La prima mostra personale di Ermanno Zamboni fu a Borgosesia nel 1966, le critiche lusinghiere propiziarono le successive a Novara, Varese e Como. Nel 1968, nel suo Dizionario degli Artisti Valsesiani, il professor Casimiro Debiaggi, dedicò un’ampia scheda al giovane pittore Ermanno Zamboni, classe 1932, ricordandone la frequenza all’Accademia Albertina, avendo come maestri i pittori Calvi di Bergolo e Vallinotti, e ne sottolineò l’attività di restauratore per le allora Soprintendenze alle Gallerie e ai Monumenti per il Piemonte, rilevando la predilezione, in quegli anni, per affreschi di soggetto sacro (Ricordiamo la discussa: “Ultima Cena” eseguita nella chiesa parrocchiale di Vintebbio). Alla mostra veneziana del 1970 presentò una ventina di opere a tempera ed entrò in contatto con esponenti di spicco del mondo dell’arte, in quell’anno curò il catalogo della mostra dedicata ai Peracino, organizzata dalla Commissione Coordinatrice Valle di Cellio in occasione della XII Estate Valsesiana. Nel 1973 Zamboni lasciò definitivamente il restauro per dedicarsi interamente alla pittura, affinando negli anni le qualità artistiche, aprendo nuovi orizzonti, intraprese un percorso lungo e ricco di tappe significative. Questo pittore valsesiano, di grande lucidità nell’esposizione, affiancò all’attività artistica e di restauratore, quella di insegnante, prima alle Scuole Medie e poi al Liceo Artistico, intessendo con i suoi allievi un rapporto fecondo e duraturo, come dimostra la presentazione condotta a due voci dall’ex allievo, lo storico Alessandro Orsi e da Federica Mingozzi.
Nella sua lunga carriera artistica Ermanno Zamboni, superato il periodo post accademico, dipinse figure improntate sui personaggi della Valsesia, utilizzando quella che definì: “tecnica molto disinvolta, materica”. Negli anni Settanta cominciò un nuovo percorso di ricerca in cui incontrò inavvicinabili e misteriose presenze femminili che popolavano un mondo metafisico e irreale, lo sguardo si rivolse al Rinascimento e anche la tecnica mutò: il colore si fece levigato, sorretto da una tecnica composta di velature a corpo e a lacca, sino ad ottenere con continue sovrapposizioni, una superficie smaltata e liscia.

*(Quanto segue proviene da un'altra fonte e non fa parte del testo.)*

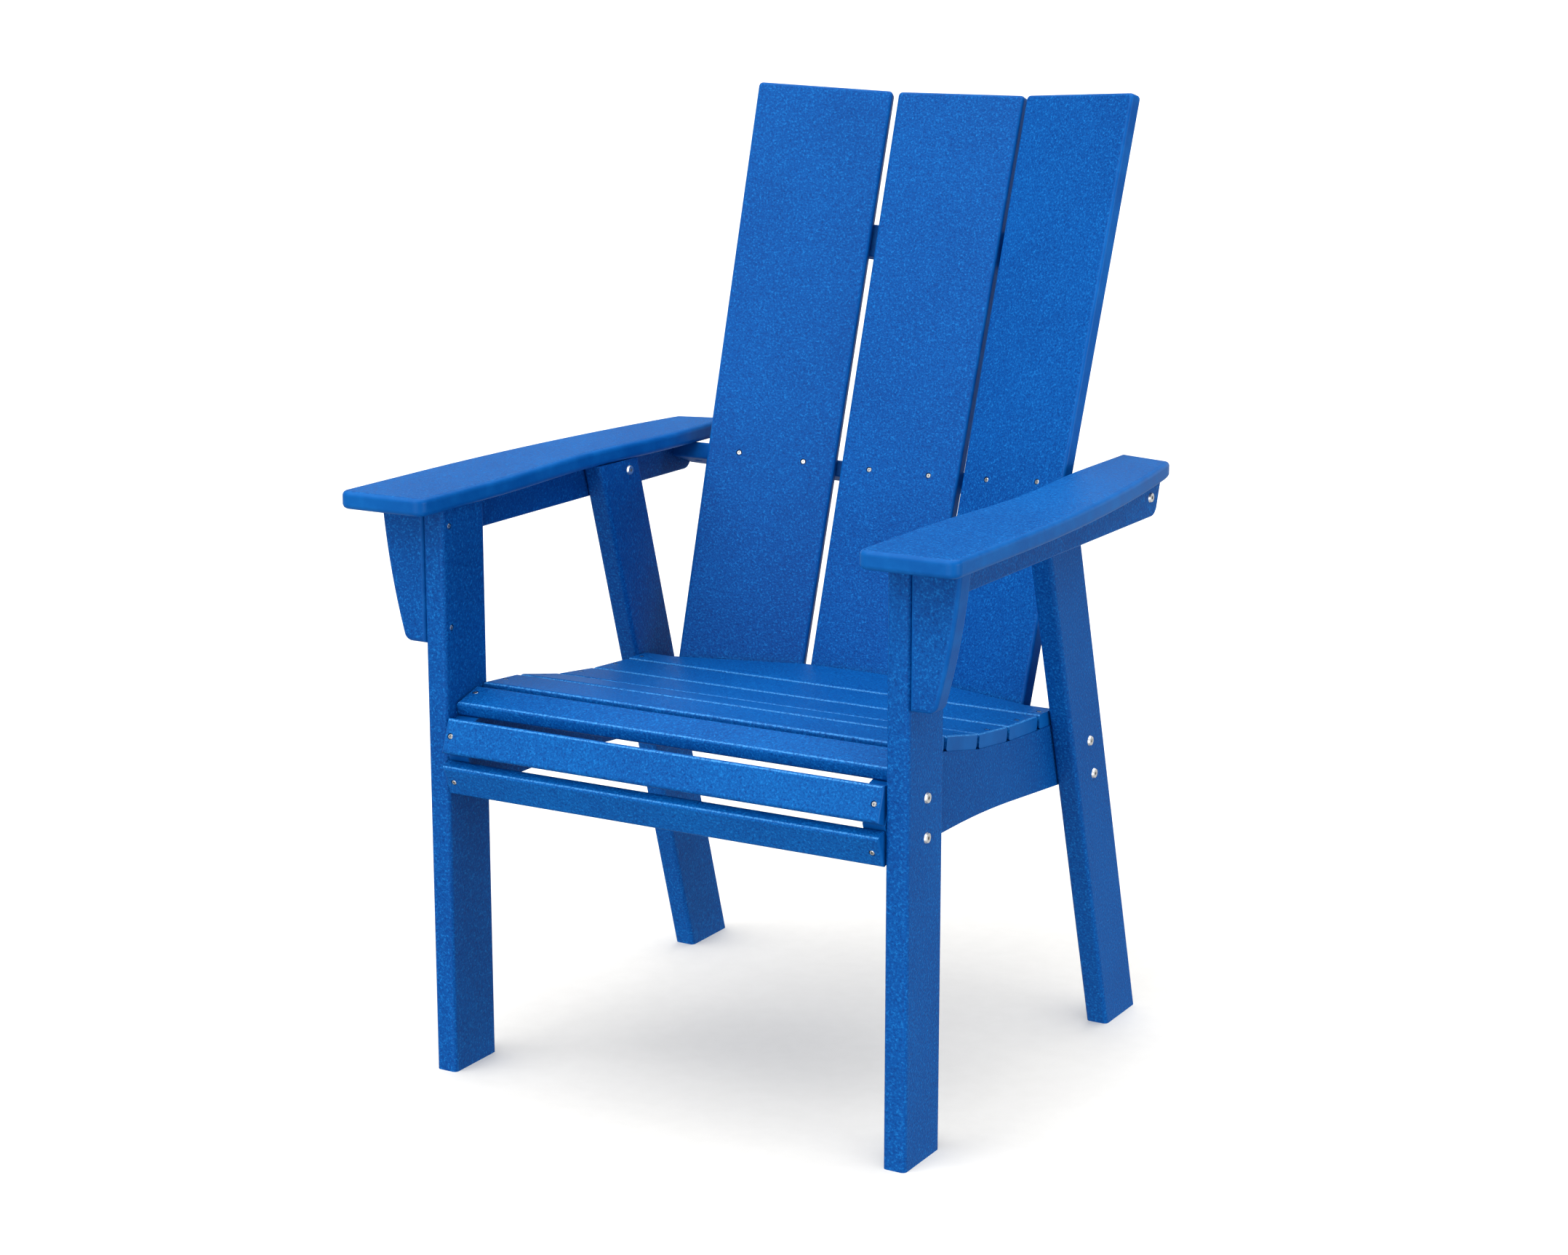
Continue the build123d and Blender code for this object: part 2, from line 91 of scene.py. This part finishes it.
def poly_lumber(name, axis, cut_ends, shift, glinting_edges, body):
    """Coloured plastic lumber: moulded faces are pebbled, sawn and routed ones are smooth.

    axis is square to the pebbled faces, or to the cut ones where cut_ends is true.
    shift moves the pattern, so that no two boards are alike. rubbed is for a slat whose upper
    rounded edges get a painted glint, a pale speckled highlight. body is the board's main
    colour.
    """
    t = Tree(name)
    place = t.add("ShaderNodeTexCoord").outputs["Object"]
    place = t.add("ShaderNodeVectorMath", {"operation": "ADD"}, {0: place, 1: shift}).outputs[0]
    normal = t.add("ShaderNodeNewGeometry").outputs["Normal"]
    along = t.math("ABSOLUTE", t.dot(normal, tuple(axis)))
    if cut_ends:
        pebbled = t.remap(along, 0.45, 0.80, 1.0, 0.0)
        edge = t.remap(along, 0.25, 0.65)
    else:
        pebbled = t.remap(along, 0.86, 0.99)
        edge = t.math("MULTIPLY", t.remap(along, 0.15, 0.6), t.remap(along, 0.8, 0.98, 1.0, 0.0))

    pebbles = t.noise(place, PEBBLES_PER_METRE, 2.5, 0.66)
    grain_inputs = {"Vector": place, "Scale": PEBBLES_PER_METRE}
    grains = t.add("ShaderNodeTexVoronoi", {"feature": "F1"}, grain_inputs)
    clouds = t.noise(place, 7.0, 3.0, 0.55)
    streaks = t.noise(place, 38.0, 4.0, 0.6)

    # Painted highlight on the pebbles' tops and painted shade in their pits, from the same noise
    # that raises the bump
    light = t.remap(pebbles, 0.50, 0.76)
    pit_shade = t.remap(pebbles, 0.50, 0.26)
    ground = t.mix(t.remap(clouds, 0.30, 0.70, 0.0, 0.30), body, DARK_TONE_AND_PIT_SHADE)
    speckled = t.mix(t.math("MULTIPLY", light, 0.80), ground, LIGHT_TONE_AND_PEBBLE_GLINT)
    speckled = t.mix(t.math("MULTIPLY", pit_shade, 0.85), speckled, DARK_TONE_AND_PIT_SHADE)
    smooth = t.mix(t.remap(streaks, 0.35, 0.75, 0.0, 0.22), ground, LIGHT_TONE_AND_PEBBLE_GLINT)
    colour = t.mix(pebbled, smooth, speckled)
    # Painted highlight along the rounded edges, broken up by the streaks
    rounding_sheen_mask = t.math("MULTIPLY", edge, t.remap(streaks, 0.40, 0.75, 0.10, 0.45))
    colour = t.mix(rounding_sheen_mask, colour, ROUNDING_HIGHLIGHT)
    # Painted glint on the upper rounded edges of seat slats, speckled by the pebbles
    if glinting_edges:
        upward = t.dot(normal, (0, 0, 1))
        top_side = t.remap(upward, 0.80, 0.94, 1.0, 0.0)
        rounding = t.math("MULTIPLY", t.remap(upward, 0.42, 0.60), top_side)
        glint_spots = t.math("MULTIPLY", rounding, t.remap(pebbles, 0.36, 0.62, 0.25, 0.95))
        colour = t.mix(glint_spots, colour, TOP_EDGE_GLINT)
    t.feed(t.shader.inputs["Base Color"], colour)

    gloss = t.math("MULTIPLY_ADD", pebbles, 0.30)
    gloss.node.inputs[2].default_value = 0.36
    matt = t.math("MULTIPLY_ADD", streaks, 0.16)
    matt.node.inputs[2].default_value = 0.34
    rough = t.add("ShaderNodeMix", {"data_type": "FLOAT"}, {"Factor": pebbled})
    t.feed(rough.inputs["A"], matt)
    t.feed(rough.inputs["B"], gloss)
    t.feed(t.shader.inputs["Roughness"], rough.outputs["Result"])

    height = t.math("MULTIPLY_ADD", grains.outputs["Distance"], -0.35)
    t.feed(height.node.inputs[2], pebbles)
    height = t.math("MULTIPLY", height, t.remap(pebbled, 0.0, 1.0, 0.06, 1.0))
    inputs = {"Strength": 0.70, "Distance": 0.0008, "Height": height}
    t.feed(t.shader.inputs["Normal"], t.add("ShaderNodeBump", None, inputs).outputs[0])
    t.shader.inputs["Specular IOR Level"].default_value = 0.14
    return t.material


def stainless(name, colour, roughness, turned):
    """Satin stainless steel with fine turning marks and a little unevenness."""
    t = Tree(name)
    place = t.add("ShaderNodeTexCoord").outputs["Object"]
    marks = t.noise(place, turned, 3.0, 0.7)
    blotches = t.noise(place, 260.0, 3.0, 0.6)
    tone = [c * 0.72 for c in colour]
    t.feed(t.shader.inputs["Base Color"],
           t.mix(t.remap(blotches, 0.35, 0.75), (*colour, 1), (*tone, 1)))
    t.feed(t.shader.inputs["Roughness"],
           t.remap(marks, 0.25, 0.75, roughness - 0.08, roughness + 0.12))
    inputs = {"Strength": 0.35, "Distance": 0.0001, "Height": marks}
    t.feed(t.shader.inputs["Normal"], t.add("ShaderNodeBump", None, inputs).outputs[0])
    t.shader.inputs["Metallic"].default_value = 1.0
    return t.material


def side_normal(sign):
    """The face direction of a side back slat: the back's, turned about the back's own up."""
    across = Vector((1, 0, 0))
    return BACK_FRONT * math.cos(FAN) - across * sign * math.sin(FAN)


X, Y, Z = Vector((1, 0, 0)), Vector((0, 1, 0)), Vector((0, 0, 1))
boards = {
    "right_front_leg": (Z, True),
    "left_front_leg": (Z, True),
    "right_rear_leg": (Z, True),
    "left_rear_leg": (Z, True),
    "right_seat_rail": (X, False),
    "left_seat_rail": (X, False),
    "right_arm_rail": (X, False),
    "left_arm_rail": (X, False),
    "right_arm_bracket": (Y, False),
    "left_arm_bracket": (Y, False),
    "right_arm": (Z, False),
    "left_arm": (Z, False),
    "nose_slat": (X, True),
    "seat_slat_1": (X, True),
    "seat_slat_2": (X, True),
    "seat_slat_3": (X, True),
    "seat_slat_4": (X, True),
    "rear_seat_slat": (X, True),
    "upper_apron_slat": (X, True),
    "lower_apron_slat": (X, True),
    "centre_back_slat": (BACK_FRONT, False),
    "right_back_slat": (side_normal(1), False),
    "left_back_slat": (side_normal(-1), False),
    "arm_back_brace": (BACK_UP, False),
    "upper_back_brace": (BACK_UP, False),
    "lower_back_brace": (BACK_UP, False),
}
screw_steel = stainless("screw_steel", (0.62, 0.62, 0.62), 0.30, 1500.0)
bolt_steel = stainless("bolt_steel", (0.80, 0.80, 0.79), 0.34, 1100.0)
slots = {part["node"]: part["material_slot"] for part in frame["record"]["subparts"]}
for number, name in enumerate(sorted(nodes)):
    if name in boards:
        axis, cut_ends = boards[name]
        shift = (number * 0.37, number * 0.91, number * 0.53)
        # Seat slats get a painted glint on their upper rounded edges
        glinting_edges = slots[name] == "seat_slats"
        # Arms and seat slats get a lighter copy of the blue, painted light for their up-facing
        # tops
        body = TOPLIT_BLUE if slots[name] in ("arms", "seat_slats") else BLUE
        material = poly_lumber(f"poly_{name}", axis, cut_ends, shift, glinting_edges, body)
    else:
        material = bolt_steel if slots[name] == "bolts" else screw_steel
    nodes[name].data.materials.clear()
    nodes[name].data.materials.append(material)


# ---- floor, light and camera ----------------------------------------------------------------
def pale_floor():
    """A wide paper floor that catches shadows and lets the light from below through."""
    bpy.ops.mesh.primitive_plane_add(size=400, location=(0, 0, 0))
    floor = bpy.context.object
    floor.name = "floor"
    paper = Tree("floor_paper")
    spot = paper.add("ShaderNodeTexCoord").outputs["Object"]
    fleck = paper.remap(paper.noise(spot, 40.0, 4.0, 0.6), 0.3, 0.7)
    paper.feed(paper.shader.inputs["Base Color"],
               paper.mix(fleck, (0.582, 0.571, 0.545, 1), (0.597, 0.586, 0.560, 1)))
    paper.shader.inputs["Roughness"].default_value = 0.8
    paper.shader.inputs["Emission Color"].default_value = (1, 1, 1, 1)
    paper.shader.inputs["Emission Strength"].default_value = 0.20
    floor.data.materials.append(paper.material)
    floor.visible_diffuse = False
    floor.visible_glossy = False
    floor.visible_shadow = False


def studio_sky(stops):
    """White light by height: stops are (degrees above the horizon, strength)."""
    world = bpy.data.worlds.new("studio")
    bpy.context.scene.world = world
    world.use_nodes = True
    tree = world.node_tree
    place = tree.nodes.new("ShaderNodeTexCoord")
    split = tree.nodes.new("ShaderNodeSeparateXYZ")
    height = tree.nodes.new("ShaderNodeMapRange")
    height.inputs["From Min"].default_value = -1
    ramp = tree.nodes.new("ShaderNodeValToRGB")
    tree.links.new(place.outputs["Generated"], split.inputs[0])
    tree.links.new(split.outputs["Z"], height.inputs[0])
    tree.links.new(height.outputs[0], ramp.inputs[0])
    tree.links.new(ramp.outputs[0], tree.nodes["Background"].inputs["Color"])
    tones = ramp.color_ramp.elements
    while len(tones) > 1:
        tones.remove(tones[-1])
    for number, (degrees, strength) in enumerate(stops):
        place_on_ramp = (math.sin(math.radians(degrees)) + 1) / 2
        tone = tones[0] if number == 0 else tones.new(place_on_ramp)
        tone.position = place_on_ramp
        tone.color = (strength, strength, strength, 1)


def soft_sun(name, turn, height, softness, strength):
    """A wide far light. Turn is degrees from straight in front of the chair, towards +X."""
    data = bpy.data.lights.new(name, "SUN")
    data.energy = strength
    data.angle = math.radians(softness)
    lamp = bpy.data.objects.new(name, data)
    bpy.context.scene.collection.objects.link(lamp)
    turn, height = math.radians(turn), math.radians(height)
    from_where = Vector((math.sin(turn) * math.cos(height),
                         -math.cos(turn) * math.cos(height), math.sin(height)))
    lamp.rotation_euler = (-from_where).to_track_quat("-Z", "Y").to_euler()


pale_floor()
studio_sky([(-4, 0.55), (-2, 0.9), (10, 0.9), (15, 0.2), (36, 0.2), (44, 1.6), (90, 1.6)])
soft_sun("front_left", -35, 45, 40, 0.75)
soft_sun("front", 0, 25, 40, 0.75)
soft_sun("front_low", 5, -12, 50, 0.85)
soft_sun("right", 90, 2, 14, 1.05)
soft_sun("above", 0, 80, 50, 0.60)
soft_sun("behind", 180, 60, 40, 0.35)
view = bpy.context.scene.view_settings
view.view_transform = "Standard"
view.look = "Medium High Contrast"

lens = bpy.data.cameras.new("camera")
lens.lens = 70
lens.sensor_width = 36
camera = bpy.data.objects.new("camera", lens)
bpy.context.scene.collection.objects.link(camera)
camera.location = (1.59548, -2.50737 - DEPTH_MIDDLE, 1.20872)
camera.rotation_euler = (math.radians(77), 0, math.radians(30))
bpy.context.scene.camera = camera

Alla fine del decennio ci fu una nuova evoluzione, segnata dal comparire del nudo, come ricerca dell’idealizzazione della bellezza. L’artista indagò a lungo il corpo femminile, spesso raffigurato scolpito nel marmo, in una silenziosa immobilità ieratica, che racchiudeva il sogno della bellezza pura, trasportata oltre il reale, perpetuata nell’arte. Le immagini statuarie all’interno dei dipinti furono enfatizzate attraverso un uso sapiente della sfumatura. La fedeltà al suo “ductus” pittorico, mise Zamboni sulle tracce di quella bellezza che l’aveva ispirato in ogni stagione. Nel 2005 la mostra allestita a Varallo, presso il Palazzo dei Musei, all’interno della chiesa di San Carlo: Un attimo prima dell’alba, fu accompagnata da un catalogo curato da Vladek Cwalinski, mentre la personale: “L’inquietudine delle muse”, allestita a Novara, al Broletto nel Salone dell’Arengo, nel 2010, era corredata dal catalogo curato da Lorella Giudici.
Durante la presentazione a Vintebbio, rispondendo alle domande che gli venivano poste, Zamboni ha svelato la sua predilezione per il pittore Valsesiano Tanzio da Varallo: “Per me il pittore valsesiano più significativo fu il Tanzio, per quella ricerca della luce nel chiaroscuro. Il San Rocco di Cellio è il quadro che prediligo proprio per la sua luce penetrante che mette in risalto le figure”, affermazione che richiama alcune sue cifre artistiche importanti, come la luna, fonte di luce nel buio, gli aquiloni ancorati alla terra attraverso un filo, ma anelanti al cielo, le creature della notte che insinuano l’idea del fluire inesorabile del tempo.
Al termine dell’incontro sono state poi presentate le due ultime opere eseguite, che non sono in catalogo, ma potrebbero costituire l’inizio del successivo, in cui si tirano le fila di una vita dedicata all’arte: la “Fanciulla che pensa” e la “Ragazza con fiore” che sintetizzano quel fondo di inquietudine e di difficoltà umana racchiudenti in modo efficace l’enigmatico presente.
Tiziano Gessi, ha omaggiato il pittore di una targa alla carriera, per aver saputo interpretare lo spirito del tempo e di una Valle in cui l’Arte fu uno dei principali denominatori.